First test even better than on Raspbian Linux how it should be

maks · Jun 27, 2020

Python 2.7 showed better result but still slower than the same version on Linux

Code:

[user@freebsd4pi ~/_bench_lang]$ time python2.7 ./bench.py
Python bench.
[3, 4, 1, 3, 5, 1, 92, 2, 4124, 424, 52, 12]
[1, 1, 2, 3, 3, 4, 5, 12, 52, 92, 424, 4124]

real    0m19.772s
user    0m19.747s
sys     0m0.027s

ralphbsz · Jun 27, 2020

The /dev/urandom test is a little insane as a generic benchmark. The kernel random number generator is not intended to create a gigabyte of random bytes. It is intended to be a high-quality random number generator, which is unguessable (because it is seeded with entropy), for purposes such as cryptographic communication. But you are using it for a huge quantity of random numbers, and speed at that consumption is not a design goal. If you need a billion random numbers, the generally accepted technique is to set up a random number generator of your own (that is in and of itself a huge and complex science), and if you need the entropy that the kernel provides, then just start the random number generator from /dev/urandom.

So I just wouldn't worry about that result.

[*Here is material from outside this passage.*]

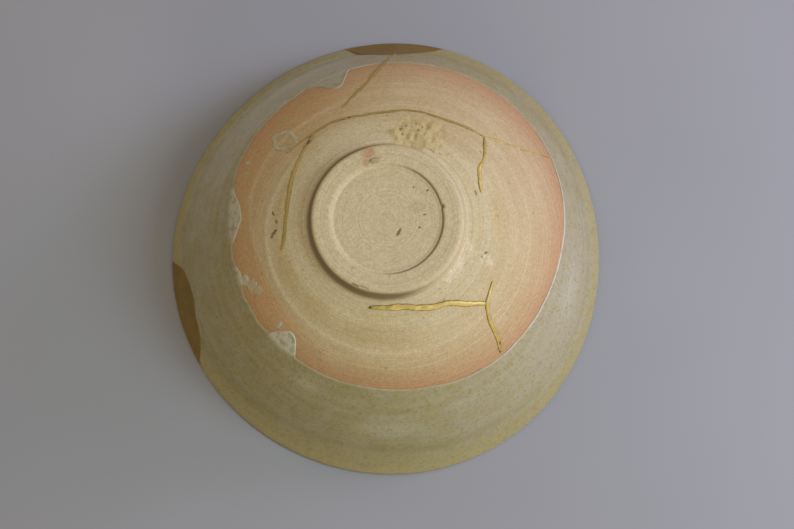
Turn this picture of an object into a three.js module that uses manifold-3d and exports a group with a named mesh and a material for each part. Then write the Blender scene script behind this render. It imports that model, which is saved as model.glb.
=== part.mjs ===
import * as THREE from "three";
import { mergeVertices } from "three/addons/utils/BufferGeometryUtils.js";
import Module from "manifold-3d";

// A stoneware tea bowl mended with gold lacquer. It lies mouth down on its rim, so its foot is on top.
// Millimetres, +Z up. The origin is on the axis of the foot, at the level of the rim.

// ---- driving dimensions ----

const HEIGHT = 56;
const RIM_RADIUS = 75;
const LIP_ROUNDING = 1;
const LIP_LAND = 1.6; // flat width of the rim that the bowl lies on

const FOOT_RADIUS = 23.4; // outer edge of the foot's flat face
const FOOT_BEVEL = 0.8;
const FOOT_ROOT_RADIUS = 25.6; // where the foot grows out of the wall
const FOOT_HEIGHT = 4.4;
const RECESS_RADIUS = 17.9;
const RECESS_DEPTH = 0.8;
const RECESS_SLOPE = 0.7;

const FLOOR_THICKNESS = 6.8; // under the middle of the recess
const WALL_AT_FOOT = 5.6;
const WALL_AT_LIP = 3.1;

const GAP = 0.3; // clearance between pieces that touch

const TURN_SEGMENTS = 72;
const WALL_STEPS = 10;
const LIP_STEPS = 3;
const BEAD_SIDES = 6;
const BEAD_STEP = 5; // length of one facet along a seam

// Outside of the wall as [radius, height], from the foot over the full belly to the waist and the lip.
const WALL_OUTSIDE = [
  [FOOT_ROOT_RADIUS, HEIGHT - FOOT_HEIGHT],
  [35, 48.2],
  [44, 42.5],
  [52, 35.1],
  [60, 25.2],
  [66, 15.1],
  [69.6, 8],
  [72.4, 4],
  [RIM_RADIUS, LIP_ROUNDING],
];
const INSIDE_END = 0.955; // share of the wall's length that the inside follows before the lip's rounding

// The rim has warped in the kiln: its radius swings in two and three waves around the circle.
const WARP = { cos2: -1.14, sin2: 0.36, cos3: -0.72, sin3: -0.22 };

// Chips in the rim, rebuilt in lacquer: the middle's direction in degrees, and the broken edge as
// [degrees from the middle, height above the rim].
const LEFT_CHIP = {
  middle: -164,
  edge: [
    [-14.5, -2], [-13, 2.6], [-8.5, 8], [-4, 10.7], [0, 11.4], [3.5, 9.4], [8, 7.3], [13.5, 2.6], [16, -2],
  ],
};
const BACK_CHIP = {
  middle: 89,
  edge: [
    [-15.5, -2], [-12, 3.7], [-8, 8.9], [-4, 14.4], [0.5, 16], [5, 14], [8.5, 8.4], [11, 3.9], [14.5, -2],
  ],
};
const CHIP_RADIUS = 70; // where the chips' angles are measured
const CHIP_REACH = [58, 84]; // the cutting block, from inside the wall to outside the rim
const CHIP_STEPS = 20;

// Cracks, each branch as [radius, degrees] along the outside of the wall. No branch closes a loop, so the
// bowl is still one piece.
const ARC_MAIN = [
  [41.9, 145], [39.8, 133.5], [39.3, 122.5], [38.6, 107], [38.1, 98.5], [38.9, 80], [40.4, 57.5],
  [43.4, 44.5], [46.2, 39.5], [50.9, 34.5], [56.5, 31.5], [62.7, 29],
];
const ARC_LEFT_BRANCH = [[39.6, 130], [36.5, 143], [33.4, 162.5], [32.3, 183], [33.8, 193.5]];
const ARC_RIGHT_BRANCH = [[43.4, 44.5], [38, 36], [35.1, 33], [33, 26.5], [32, 19]];
const RIM_CRACK = [[64.3, 89.5], [58.4, 92], [52.8, 95], [48.9, 100], [42.1, 111]];
const LOWER_MAIN = [
  [27.8, -102], [26.5, -94.8], [26.4, -84.5], [28, -71.8], [30.5, -57], [35.9, -44.5], [40.6, -38],
];
const LOWER_FORK = [[38.2, -28.5], [40.6, -38], [47.3, -43], [53, -46]];

// Half widths of the raised gold lines that fill the cracks.
const ARC_BEAD = 0.6;
const RIM_CRACK_BEAD = 0.7;
const LOWER_BEAD = 0.85;
const BEAD_SUNK = 0.45; // share of a line's half width by which its middle lies below the clay

// ---- materials ----

const clay = new THREE.MeshStandardMaterial({ color: 0xc9ab86, roughness: 0.75, metalness: 0 });
const fillGold = new THREE.MeshStandardMaterial({ color: 0x84682a, roughness: 0.55, metalness: 0.8 });
const seamGold = new THREE.MeshStandardMaterial({ color: 0xa6813a, roughness: 0.45, metalness: 0.9 });

// ---- solids ----

const wasm = await Module();
wasm.setup();

// A closed three.js geometry as a solid that can be joined and cut.
function toSolid(geometry) {
  const bare = geometry.clone();
  bare.deleteAttribute("normal");
  bare.deleteAttribute("uv");
  const merged = mergeVertices(bare, 1e-4);
  const corners = merged.index.array;
  const faces = [];
  for (let i = 0; i < corners.length; i += 3) {
    const [a, b, c] = [corners[i], corners[i + 1], corners[i + 2]];
    if (a !== b && b !== c && c !== a) {
      faces.push(a, b, c);
    }
  }
  const mesh = new wasm.Mesh({
    numProp: 3,
    vertProperties: new Float32Array(merged.attributes.position.array),
    triVerts: new Uint32Array(faces),
  });
  return new wasm.Manifold(mesh);
}

function toGeometry(solid) {
  const mesh = solid.getMesh();
  const geometry = new THREE.BufferGeometry();
  geometry.setAttribute("position", new THREE.BufferAttribute(mesh.vertProperties, mesh.numProp));
  geometry.setIndex(new THREE.BufferAttribute(mesh.triVerts, 1));
  geometry.computeVertexNormals();
  return geometry;
}

// ---- the bowl's shape ----

const wallCurve = new THREE.SplineCurve(WALL_OUTSIDE.map(([r, z]) => new THREE.Vector2(r, z)));

// Points along a quarter circle around (r, z), from one angle to another in degrees.
function rounding(r, z, from, to) {
  const points = [];
  for (let i = 0; i <= LIP_STEPS; i += 1) {
    const angle = THREE.MathUtils.degToRad(THREE.MathUtils.lerp(from, to, i / LIP_STEPS));
    points.push(new THREE.Vector2(r + LIP_ROUNDING * Math.cos(angle), z + LIP_ROUNDING * Math.sin(angle)));
  }
  return points;
}

// The inside is the outside moved in by the wall's thickness, which shrinks from the foot to the lip.
function insidePoints() {
  const points = [];
  for (let i = 0; i <= WALL_STEPS; i += 1) {
    const share = (INSIDE_END * i) / WALL_STEPS;
    const along = wallCurve.getTangentAt(share);
    const inwards = new THREE.Vector2(along.y, -along.x);
    const thickness = THREE.MathUtils.lerp(WALL_AT_FOOT, WALL_AT_LIP, share);
    points.push(wallCurve.getPointAt(share).addScaledVector(inwards, thickness));
  }
  return points;
}

const outside = wallCurve.getSpacedPoints(WALL_STEPS);
const inside = insidePoints();

// Half section of the whole bowl: recess, foot, wall, lip and back up the inside to the middle of the floor.
function bowlSection() {
  const footRim = HEIGHT - FOOT_BEVEL;
  const recess = HEIGHT - RECESS_DEPTH;
  const floor = recess - FLOOR_THICKNESS;
  const lipInner = RIM_RADIUS - 2 * LIP_ROUNDING - LIP_LAND;
  return [
    new THREE.Vector2(0, recess),
    new THREE.Vector2(RECESS_RADIUS - RECESS_SLOPE, recess),
    new THREE.Vector2(RECESS_RADIUS, HEIGHT),
    new THREE.Vector2(FOOT_RADIUS, HEIGHT),
    new THREE.Vector2(FOOT_RADIUS + FOOT_BEVEL, footRim),
    ...outside.slice(0, -1),
    ...rounding(RIM_RADIUS - LIP_ROUNDING, LIP_ROUNDING, 0, -90),
    ...rounding(lipInner + LIP_ROUNDING, LIP_ROUNDING, -90, -180),
    ...inside.slice().reverse(),
    new THREE.Vector2(inside[0].x / 2, THREE.MathUtils.lerp(inside[0].y, floor, 0.8)),
    new THREE.Vector2(0, floor),
  ];
}

// How far the warp moves a point out at a given radius and angle; the foot stays true.
function warp(radius, angle) {
  const share = THREE.MathUtils.smoothstep(radius, FOOT_ROOT_RADIUS, RIM_RADIUS);
  const twoWaves = WARP.cos2 * Math.cos(2 * angle) + WARP.sin2 * Math.sin(2 * angle);
  const threeWaves = WARP.cos3 * Math.cos(3 * angle) + WARP.sin3 * Math.sin(3 * angle);
  return share * (twoWaves + threeWaves);
}

function uncutBowl() {
  const geometry = new THREE.LatheGeometry(bowlSection().reverse(), TURN_SEGMENTS);
  geometry.rotateX(Math.PI / 2);
  const position = geometry.attributes.position;
  for (let i = 0; i < position.count; i += 1) {
    const radius = Math.hypot(position.getX(i), position.getY(i));
    const angle = Math.atan2(position.getY(i), position.getX(i));
    const warped = radius + warp(radius, angle);
    position.setXY(i, warped * Math.cos(angle), warped * Math.sin(angle));
  }
  return toSolid(geometry);
}

// ---- chips in the rim ----

// Points along a flat curve, moved to its left by a distance.
function movedSideways(curve, steps, distance) {
  const points = [];
  for (let i = 0; i <= steps; i += 1) {
    const along = curve.getTangent(i / steps);
    const left = new THREE.Vector2(-along.y, along.x);
    points.push(curve.getPoint(i / steps).addScaledVector(left, distance));
  }
  return points;
}

// A block that takes in the chip, looking at the rim from outside and reaching through the wall.
function chipBlock(chip, growth) {
  const edge = chip.edge.map(([degrees, height]) => {
    return new THREE.Vector2(CHIP_RADIUS * Math.sin(THREE.MathUtils.degToRad(degrees)), height);
  });
  const [near, far] = CHIP_REACH;
  const shape = new THREE.Shape(movedSideways(new THREE.SplineCurve(edge), CHIP_STEPS, growth));
  const geometry = new THREE.ExtrudeGeometry(shape, { depth: far - near, bevelEnabled: false });
  geometry.translate(0, 0, near);
  const middle = THREE.MathUtils.degToRad(chip.middle);
  const outwards = new THREE.Vector3(Math.cos(middle), Math.sin(middle), 0);
  const around = new THREE.Vector3(-Math.sin(middle), Math.cos(middle), 0);
  const up = new THREE.Vector3(0, 0, 1);
  geometry.applyMatrix4(new THREE.Matrix4().makeBasis(around, up, outwards));
  return toSolid(geometry);
}

// ---- cracks and their lacquer ----

// Height of the outside of the wall at a radius.
function wallHeight(radius) {
  const next = Math.max(1, outside.findIndex((point) => point.x >= radius));
  const [a, b] = [outside[next - 1], outside[next]];
  return THREE.MathUtils.mapLinear(radius, a.x, b.x, a.y, b.y);
}

// A crack's point in the wall, a little below its surface.
function inWall([radius, degrees], depth) {
  const angle = THREE.MathUtils.degToRad(degrees);
  const warped = radius + warp(radius, angle);
  return new THREE.Vector3(warped * Math.cos(angle), warped * Math.sin(angle), wallHeight(radius) - depth);
}

// The same points with both ends pushed out along the line.
function lengthened(points, by) {
  const longer = points.map((point) => point.clone());
  const last = points.length - 1;
  longer[0].add(points[0].clone().sub(points[1]).setLength(by));
  longer[last].add(points[last].clone().sub(points[last - 1]).setLength(by));
  return longer;
}

// One raised line of lacquer. Growth makes it thicker and longer, which is the groove that it lies in.
function bead(crack, halfWidth, growth) {
  const middle = crack.map((point) => inWall(point, BEAD_SUNK * halfWidth));
  const path = new THREE.CatmullRomCurve3(lengthened(middle, growth));
  const section = new THREE.Shape().absarc(0, 0, halfWidth + growth, 0, 2 * Math.PI);
  const options = {
    steps: Math.ceil(path.getLength() / BEAD_STEP),
    curveSegments: BEAD_SIDES / 2,
    extrudePath: path,
  };
  return toSolid(new THREE.ExtrudeGeometry(section, options));
}

function seam({ cracks, halfWidth }, growth) {
  return cracks.map((crack) => bead(crack, halfWidth, growth)).reduce((joined, next) => joined.add(next));
}

// ---- pieces ----

const chips = [
  { name: "rim_fill_left", ...LEFT_CHIP },
  { name: "rim_fill_back", ...BACK_CHIP },
];
const seams = [
  { name: "seam_arc", cracks: [ARC_MAIN, ARC_LEFT_BRANCH, ARC_RIGHT_BRANCH], halfWidth: ARC_BEAD },
  { name: "seam_rim", cracks: [RIM_CRACK], halfWidth: RIM_CRACK_BEAD },
  { name: "seam_lower", cracks: [LOWER_MAIN, LOWER_FORK], halfWidth: LOWER_BEAD },
];

const bowl = uncutBowl();
const chipped = chips.reduce((body, chip) => body.subtract(chipBlock(chip, GAP)), bowl);
const body = seams.reduce((cut, line) => cut.subtract(seam(line, GAP)), chipped);

function piece(name, solid, material) {
  const mesh = new THREE.Mesh(toGeometry(solid), material);
  mesh.name = name;
  return mesh;
}

const teaBowl = new THREE.Group();
teaBowl.add(piece("bowl_body", body, clay));
chips.forEach((chip) => {
  teaBowl.add(piece(chip.name, bowl.intersect(chipBlock(chip, 0)), fillGold));
});
seams.forEach((line) => {
  teaBowl.add(piece(line.name, seam(line, 0), seamGold));
});

export default teaBowl;
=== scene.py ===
"""A stoneware tea bowl mended with gold lacquer, lying mouth down on its rim.

The bare clay, the glaze, the rim fills and the gold lines are surfaces worked out on grids from one half
section, which is turned about the axis of the foot and warped as the kiln warped it.
Sizes are in millimetres until a mesh is made.
"""

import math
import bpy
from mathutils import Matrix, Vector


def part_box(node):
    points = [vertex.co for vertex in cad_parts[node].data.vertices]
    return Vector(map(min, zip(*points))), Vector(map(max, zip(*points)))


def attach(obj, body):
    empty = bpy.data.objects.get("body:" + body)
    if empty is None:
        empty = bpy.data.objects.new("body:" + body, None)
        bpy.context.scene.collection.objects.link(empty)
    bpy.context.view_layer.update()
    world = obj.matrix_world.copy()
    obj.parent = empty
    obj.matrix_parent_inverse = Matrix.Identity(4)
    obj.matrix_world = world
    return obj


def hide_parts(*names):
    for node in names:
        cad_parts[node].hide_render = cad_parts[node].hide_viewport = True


bl_info = {
    "name": "Mended Tea Bowl",
    "version": (1, 0, 0),
    "blender": (4, 5, 0),
    "location": "3D View > Sidebar > Tea Bowl",
    "description": "Builds a stoneware tea bowl mended with gold lacquer",
    "category": "Object",
}

import bpy
import numpy as np
from mathutils import Vector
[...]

The python test is a pretty good test of generic CPU speed, with some memory access thrown in. And the remaining difference between Linux (Raspbian) and FreeBSD could easily be explained by how they handle things like pointers and integers, with the 32- versus 64-bit difference.

Let me ask you a serious question: What are you really after? This sounds, as is common, like an XY problem: You are asking us about how to do one individual thing (benchmarking and adjusting CPU frequency), without telling us what your grand plan is. What do you want to use the Pi for? What are your requirements for it? How will you know when you are done performance tuning? Do these differences really matter?

maks · Jun 29, 2020

ralphbsz said:
So I just wouldn't worry about that result.

You may not be worried about the results which I've got by using this benchmark method, you have the right.

ralphbsz said:
Do these differences really matter?

The answer is: yes of course. Otherwise, why don't you buy 8086 and work with it?

a6h · Jun 29, 2020

ralphbsz
Regardless of python, pie or chocolate trifle; is there any merit to following code:

Code:

#include <stdio.h>
#include <time.h>
#include <sys/types.h>
#include <sys/limits.h>
int
main()
{
  volatile unsigned long u = UINT_MAX;
  clock_t start = clock();
  while (--u > 0);
  clock_t stop = clock();
  printf("%f\n", (double)(stop - start) / CLOCKS_PER_SEC);
  return 0;
}

cc -O0 compute.c -o compute.out

Say, run it for 8 times (an arbitary number) to calculate arithmetic mean, of some sort:
for i in `seq 0 7`; do ./compute.out; done
or
for i in `seq 0 7`; do /usr/bin/time ./compute.out > /dev/null; done

maks said:
why don't you buy 8086 and work with it

At a fair price and in a good condition, why not! it would be fine playing with Turbo C 2.0, Turbo Pascal 7.0 (5.5 is free) and MASM 5.0.

ralphbsz · Jun 29, 2020

Vigole: What are you trying to accomplish with this code? Measure the performance of your computer? The only thing that it measures is one line of code: "while (--u > 0)". So all that does is run decrement, test and branch instruction in a loop. The instructions will all be in L1 cache; I don't know enough about the architecture of modern chips, but those instructions might even be combined, and kept in microcode cache. The data is a single register. So you are not testing the memory interface at all, just CPU clock speed. For an unknown number of instructions (you'd need to look at the assembly listing of the compiler to see what instructions it actually generates).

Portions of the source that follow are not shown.